A host of Northern angels

It's the little-known festival bringing together the biggest names in north-east brewing. Welcome to NEBS.


Hosted on-site at Cameron’s Brewery in Hartlepool, the North-East Brewing Showcase (NEBS) manages to be charmingly small and personal, while also including some of the UK’s most exciting and respected breweries, wheeling out their absolute best efforts. It’s reflective of how collegiate the brewing scene is in this part of the world, and provides a wonderful respite for those of us who are a bit done with the mega-festivals that now tend to dominate the beer calendar.

The line-up certainly speaks for itself, with the likes of Alpha Delta, Northern Monk, Full Circle, Brew York and Vaux all slapping their logos on the banner. But it also speaks to the esteem in which its host is held; established five years ago within Cameron’s, Tooth & Claw Brewing has successfully plotted a course out from under the apron of its mother brewery. I first came across its beers while hosting an event at a Head of Steam pub in Leeds, and (expecting little from what I misunderstood to be a ‘house brand’) was blown away by the big, fresh character.

Libby Soley, head of sales and marketing at Tooth and Claw, credits head brewer Ryan Shore with the festival’s stellar line-up. “He's got a lot of good connections with breweries all around the north, which is so important, especially here. I think being in the north-east, in Hartlepool, we can sometimes feel a little bit isolated. So that makes people even more keen to get involved, and I think this year was the best line-up we’ve ever had.

“It’s great fun, but also great for getting our name out there a bit more. We've had our fifth birthday this year, so we’ve also done some great collabs, which have definitely helped, then we’re working with Beer52 on its North East box… So we’re gaining so much from the momentum and exposure, and it’s great to see that people actively want to be associated more with NEBS as an event.”

The event itself is largely outdoors, enclosed by brewery stalls around the outside, along with food vendors, a DJ and lawn games. The vibe is charmingly lo-fi, with seats made from kegs, and tables made from old cable drums.

“We obviously love families coming along, and there are kids there usually until around 6 or 7pm. It's quite diverse in terms of male and female, and different age ranges as well. There’s obviously a good contingent of what you’d call beer geeks there, but also a lot who just turn up casually and pay on the door. I left about 5pm this year, but Ryan was saying a couple of rugby teams showed up later. So yes, it’s quite diverse!”

This kind of open, egalitarian spirit feels very in-keeping with Tooth & Claw itself, whose ethos has always been welcoming of good ideas, wherever they come from.

Libby explains: “Tooth and Claw is run as a separate brewery from Cameron’s, but it’s a collective of Cameron’s employees. It's open to anyone interested in brewing; you can be working on the kegging line, or forklift truck drive, or anyone.
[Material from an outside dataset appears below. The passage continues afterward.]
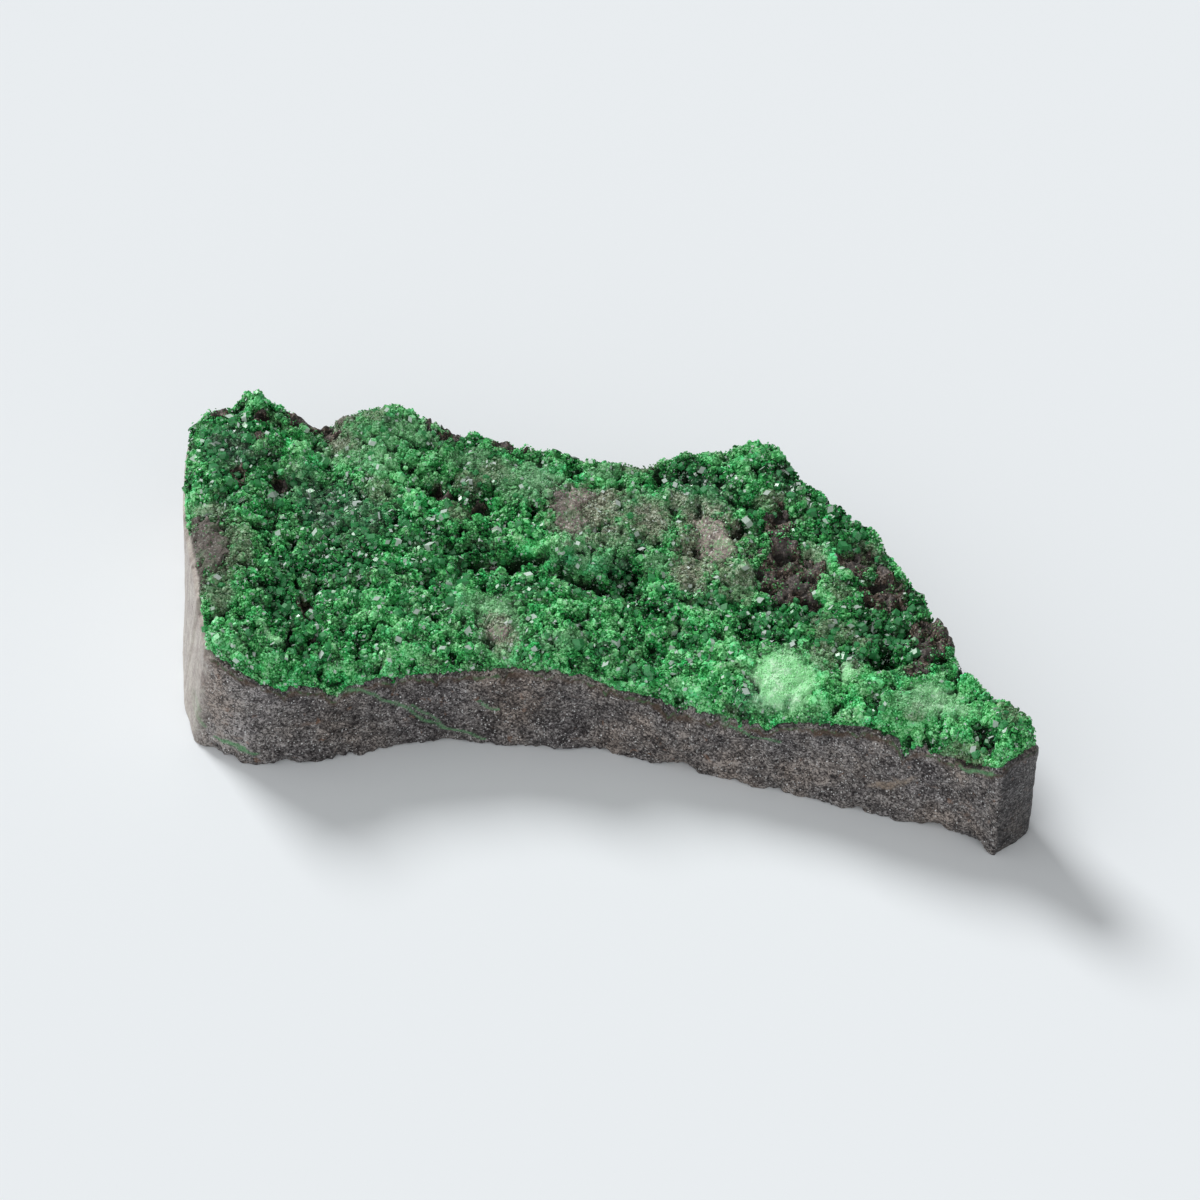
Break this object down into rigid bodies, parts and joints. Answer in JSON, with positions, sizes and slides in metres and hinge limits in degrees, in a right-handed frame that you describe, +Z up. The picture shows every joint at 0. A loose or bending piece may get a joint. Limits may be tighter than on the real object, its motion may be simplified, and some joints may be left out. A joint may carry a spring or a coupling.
{
  "type": "uvarovite garnet specimen",
  "caption": "Broken slab of dark chromite rock, its top grown over with a sparkling crust of small emerald-green garnet crystals; rests on its sawn flat underside.",
  "frame": {"origin": "middle of the specimen's bounding box in plan, on the sawn underside that it rests on", "axes": "+X along the slab's length, from the wide sawn end to the narrow broken tip; +Y from the long hollow front wall to the back; +Z up, out of the crystal-covered face"},
  "size_m": [0.0722, 0.0432, 0.0137],
  "materials": {
    "chromite_rock": "matte",
    "uvarovite": "gloss"
  },
  "bodies": {
    "root": {"chromite_matrix": "chromite_rock", "uvarovite_druse": "uvarovite"}
  },
  "joints": []
}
If you’ve got a beer you’re passionate about brewing, and you’re willing to put a bit of work into making it happen, everyone will work together to bring the best ideas to reality. I think that’s been a big part of our success.”

A taste of the festival

James Caley, beer buyer at Beer52 discusses the NEBS collaboration beer in this month’s box, and what it meant to work with so many great Northern breweries.

“There is something really special about the brewing scene in the North of England, and I think the North East in particular sometimes gets a bit neglected,” he says. “We absolutely love NEBS; it’s still relatively new on the festival circuit, but you can see these fantastic breweries from the region really getting behind it. Especially since we were already working with a number of these breweries – including Tooth & Claw – on beers for our Angels of The North box, we really wanted to help celebrate the festival too, and how better to do that than with a collaboration beer?”

Carlos de la Barra, Beer52’s head brewer and winemaker, adds: “For an outdoor summer festival, we wanted to brew something refreshing but full of character, so went for a dry-hopped farmhouse ale. We used a very expressive yeast and some complementary hops, steering it from floral to fruity with a subtly spicy undertone. It has a modern hop profile and a beautiful deep golden colour with a clear appearance and characteristically high carbonation. We all think people will really enjoy it.”